Instructions for the task ▸
The records below should be written out again, exactly.

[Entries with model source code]
* * * *

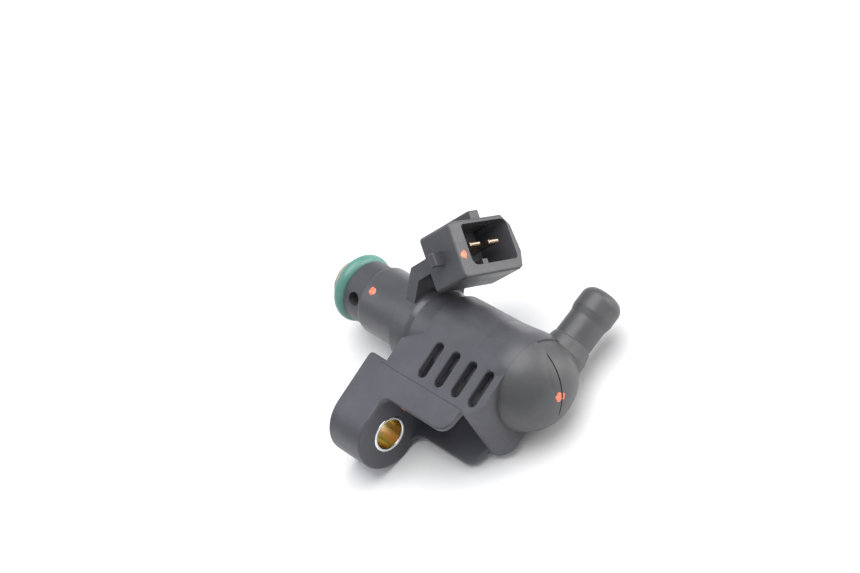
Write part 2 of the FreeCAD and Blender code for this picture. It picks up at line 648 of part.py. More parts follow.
# ---- inlet elbow: domed cap, spigot and hose nipple -------------------------------------------
# The nipple is drawn along +Y.
def ball_at_axis(name, radius, **bases):
    """A sphere bound to the sheet."""
    sphere = bind(doc.addObject("Part::Sphere", name), Radius=radius)
    return bind(sphere, **{"Placement__Base__" + letter: value for letter, value in bases.items()})


dome = ball_at_axis("dome", "sizes.dome_radius", x="sizes.dome_centre")
dome_side = ball_at_axis("dome_side", "sizes.holder_radius", x="sizes.side_centre")
bulge = ball_at_axis("bulge", "sizes.bulge_radius", x="sizes.bulge_at", y="sizes.bulge_across")
seam_side = bind(block("seam_side", Length="sizes.tool_reach", Width="sizes.tool_reach",
                       Height="sizes.tool_reach / 2"))
place(seam_side, AXIS_X, "sizes.seam_roll", x="sizes.dome_centre - sizes.tool_reach / 2",
      y="-sizes.tool_reach / 2 * cos(sizes.seam_roll * 1 deg)",
      z="-sizes.tool_reach / 2 * sin(sizes.seam_roll * 1 deg)")
lobe = common("lobe", dome, seam_side)
slab = bind(block("slab", Length="sizes.tool_reach", Width="sizes.tool_reach", Height="sizes.groove_width"))
place(slab, AXIS_X, "sizes.seam_roll", x="sizes.dome_centre",
      y="-sizes.tool_reach / 2 * cos(sizes.seam_roll * 1 deg)",
      z="-sizes.tool_reach / 2 * sin(sizes.seam_roll * 1 deg)")
groove_floor = ball_at_axis(
    "groove_floor", "sizes.groove_floor",
    x="sizes.dome_centre - sizes.groove_sink * cos(sizes.groove_lean * 1 deg)",
    y="-sizes.groove_sink * sin(sizes.groove_lean * 1 deg) * cos(sizes.seam_roll * 1 deg)",
    z="-sizes.groove_sink * sin(sizes.groove_lean * 1 deg) * sin(sizes.seam_roll * 1 deg)")
groove = cut("groove", slab, groove_floor)
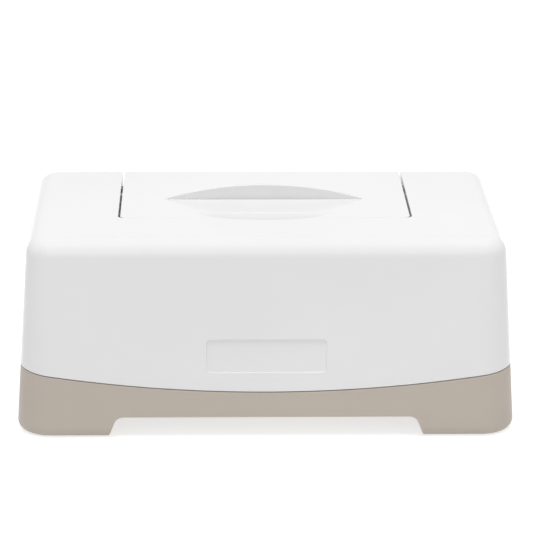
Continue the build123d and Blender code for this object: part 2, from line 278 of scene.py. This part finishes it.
def set_camera():
    """The photograph's camera."""
    data = bpy.data.cameras.new("camera")
    data.lens = LENS
    data.sensor_width = SENSOR
    data.clip_end = CAMERA_REACH
    camera = bpy.data.objects.new("camera", data)
    place = Matrix.Translation([c * MM for c in CAMERA_PLACE])
    turn = Matrix.Rotation(-math.radians(CAMERA_YAW), 4, "Z")
    tilt = Matrix.Rotation(math.radians(90 - CAMERA_PITCH), 4, "X")
    roll = Matrix.Rotation(math.radians(CAMERA_ROLL), 4, "Z")
    camera.matrix_world = place @ turn @ tilt @ roll
    bpy.context.scene.collection.objects.link(camera)
    bpy.context.scene.camera = camera


def set_lamps():
    """Soft square lamps, each turned to what it lights."""
    for name, place, aim, size, power, mirrored in LAMPS:
        data = bpy.data.lights.new(name, "AREA")
        data.shape = "SQUARE"
        data.size = size
        data.energy = power
        lamp = bpy.data.objects.new(name, data)
        lamp.location = place
        lamp.rotation_euler = (Vector(aim) - Vector(place)).to_track_quat("-Z", "Y").to_euler()
        lamp.visible_glossy = mirrored
        bpy.context.scene.collection.objects.link(lamp)


def set_world():
    """A white room that lights the object evenly and shows as plain white."""
    world = bpy.data.worlds.new("studio")
    bpy.context.scene.world = world
    world.use_nodes = True
    nodes = world.node_tree.nodes
    links = world.node_tree.links
    background = nodes["Background"]
    background.inputs["Color"].default_value = (*PLAIN_WHITE, 1)
    strength = mapped(nodes, links, seen_share(nodes, links), ROOM_LIGHT, ROOM_WHITE)
    links.new(strength, background.inputs["Strength"])


def set_floor():
    """A pale paper floor that shows as white away from the object's shadow."""
    half = FLOOR_SIZE / 2
    corners = [(-half, -half, 0), (half, -half, 0), (half, half, 0), (-half, half, 0)]
    mesh = bpy.data.meshes.new("floor")
    mesh.from_pydata(corners, [], [(0, 1, 2, 3)])
    floor = bpy.data.objects.new("floor", mesh)
    bpy.context.scene.collection.objects.link(floor)
    board = Board("floor_paper")
    board.set("Base Color", (*FLOOR_COLOUR, 1))
    board.set("Roughness", FLOOR_ROUGHNESS)
    board.set("Emission Color", (*PLAIN_WHITE, 1))
    seen = seen_share(board.nodes, board.links)
    board.feed("Emission Strength", mapped(board.nodes, board.links, seen, TABLE_LIGHT, FLOOR_GLOW))
    mesh.materials.append(board.material)


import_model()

set_camera()
set_world()
set_lamps()
set_floor()
dress()

bpy.context.scene.view_settings.view_transform = "Standard"
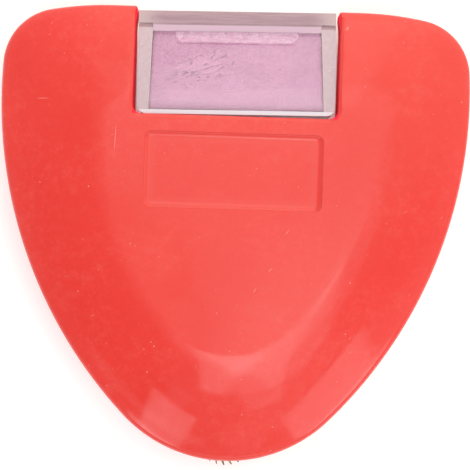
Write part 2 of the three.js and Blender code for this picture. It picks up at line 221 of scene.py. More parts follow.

* * * *

Final result ▸
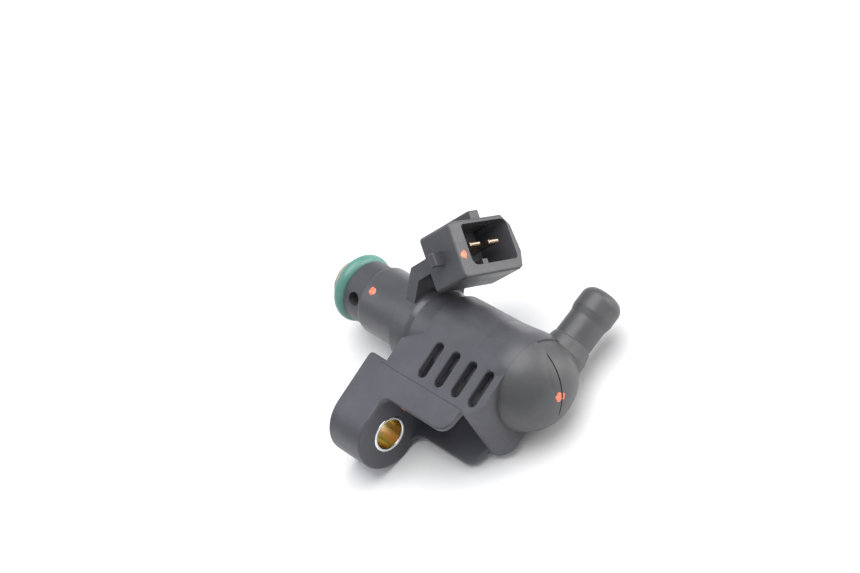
Write part 2 of the FreeCAD and Blender code for this picture. It picks up at line 648 of part.py. More parts follow.
# ---- inlet elbow: domed cap, spigot and hose nipple -------------------------------------------
# The nipple is drawn along +Y.
def ball_at_axis(name, radius, **bases):
    """A sphere bound to the sheet."""
    sphere = bind(doc.addObject("Part::Sphere", name), Radius=radius)
    return bind(sphere, **{"Placement__Base__" + letter: value for letter, value in bases.items()})


dome = ball_at_axis("dome", "sizes.dome_radius", x="sizes.dome_centre")
dome_side = ball_at_axis("dome_side", "sizes.holder_radius", x="sizes.side_centre")
bulge = ball_at_axis("bulge", "sizes.bulge_radius", x="sizes.bulge_at", y="sizes.bulge_across")
seam_side = bind(block("seam_side", Length="sizes.tool_reach", Width="sizes.tool_reach",
                       Height="sizes.tool_reach / 2"))
place(seam_side, AXIS_X, "sizes.seam_roll", x="sizes.dome_centre - sizes.tool_reach / 2",
      y="-sizes.tool_reach / 2 * cos(sizes.seam_roll * 1 deg)",
      z="-sizes.tool_reach / 2 * sin(sizes.seam_roll * 1 deg)")
lobe = common("lobe", dome, seam_side)
slab = bind(block("slab", Length="sizes.tool_reach", Width="sizes.tool_reach", Height="sizes.groove_width"))
place(slab, AXIS_X, "sizes.seam_roll", x="sizes.dome_centre",
      y="-sizes.tool_reach / 2 * cos(sizes.seam_roll * 1 deg)",
      z="-sizes.tool_reach / 2 * sin(sizes.seam_roll * 1 deg)")
groove_floor = ball_at_axis(
    "groove_floor", "sizes.groove_floor",
    x="sizes.dome_centre - sizes.groove_sink * cos(sizes.groove_lean * 1 deg)",
    y="-sizes.groove_sink * sin(sizes.groove_lean * 1 deg) * cos(sizes.seam_roll * 1 deg)",
    z="-sizes.groove_sink * sin(sizes.groove_lean * 1 deg) * sin(sizes.seam_roll * 1 deg)")
groove = cut("groove", slab, groove_floor)
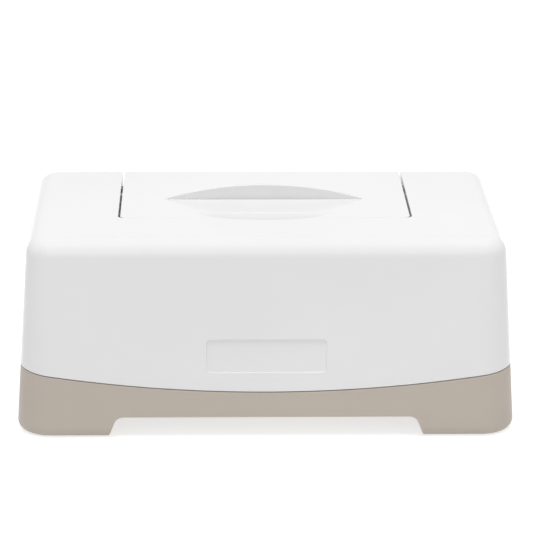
Continue the build123d and Blender code for this object: part 2, from line 278 of scene.py. This part finishes it.
def set_camera():
    """The photograph's camera."""
    data = bpy.data.cameras.new("camera")
    data.lens = LENS
    data.sensor_width = SENSOR
    data.clip_end = CAMERA_REACH
    camera = bpy.data.objects.new("camera", data)
    place = Matrix.Translation([c * MM for c in CAMERA_PLACE])
    turn = Matrix.Rotation(-math.radians(CAMERA_YAW), 4, "Z")
    tilt = Matrix.Rotation(math.radians(90 - CAMERA_PITCH), 4, "X")
    roll = Matrix.Rotation(math.radians(CAMERA_ROLL), 4, "Z")
    camera.matrix_world = place @ turn @ tilt @ roll
    bpy.context.scene.collection.objects.link(camera)
    bpy.context.scene.camera = camera


def set_lamps():
    """Soft square lamps, each turned to what it lights."""
    for name, place, aim, size, power, mirrored in LAMPS:
        data = bpy.data.lights.new(name, "AREA")
        data.shape = "SQUARE"
        data.size = size
        data.energy = power
        lamp = bpy.data.objects.new(name, data)
        lamp.location = place
        lamp.rotation_euler = (Vector(aim) - Vector(place)).to_track_quat("-Z", "Y").to_euler()
        lamp.visible_glossy = mirrored
        bpy.context.scene.collection.objects.link(lamp)


def set_world():
    """A white room that lights the object evenly and shows as plain white."""
    world = bpy.data.worlds.new("studio")
    bpy.context.scene.world = world
    world.use_nodes = True
    nodes = world.node_tree.nodes
    links = world.node_tree.links
    background = nodes["Background"]
    background.inputs["Color"].default_value = (*PLAIN_WHITE, 1)
    strength = mapped(nodes, links, seen_share(nodes, links), ROOM_LIGHT, ROOM_WHITE)
    links.new(strength, background.inputs["Strength"])


def set_floor():
    """A pale paper floor that shows as white away from the object's shadow."""
    half = FLOOR_SIZE / 2
    corners = [(-half, -half, 0), (half, -half, 0), (half, half, 0), (-half, half, 0)]
    mesh = bpy.data.meshes.new("floor")
    mesh.from_pydata(corners, [], [(0, 1, 2, 3)])
    floor = bpy.data.objects.new("floor", mesh)
    bpy.context.scene.collection.objects.link(floor)
    board = Board("floor_paper")
    board.set("Base Color", (*FLOOR_COLOUR, 1))
    board.set("Roughness", FLOOR_ROUGHNESS)
    board.set("Emission Color", (*PLAIN_WHITE, 1))
    seen = seen_share(board.nodes, board.links)
    board.feed("Emission Strength", mapped(board.nodes, board.links, seen, TABLE_LIGHT, FLOOR_GLOW))
    mesh.materials.append(board.material)


import_model()

set_camera()
set_world()
set_lamps()
set_floor()
dress()

bpy.context.scene.view_settings.view_transform = "Standard"
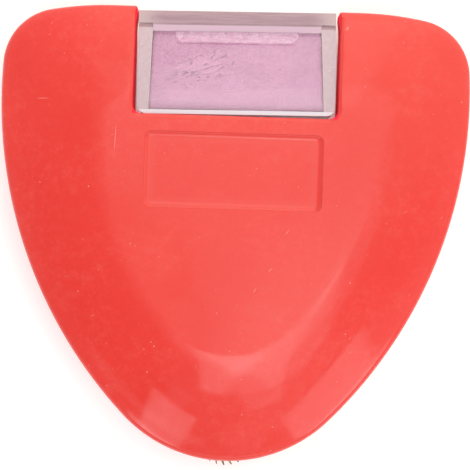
Write part 2 of the three.js and Blender code for this picture. It picks up at line 221 of scene.py. More parts follow.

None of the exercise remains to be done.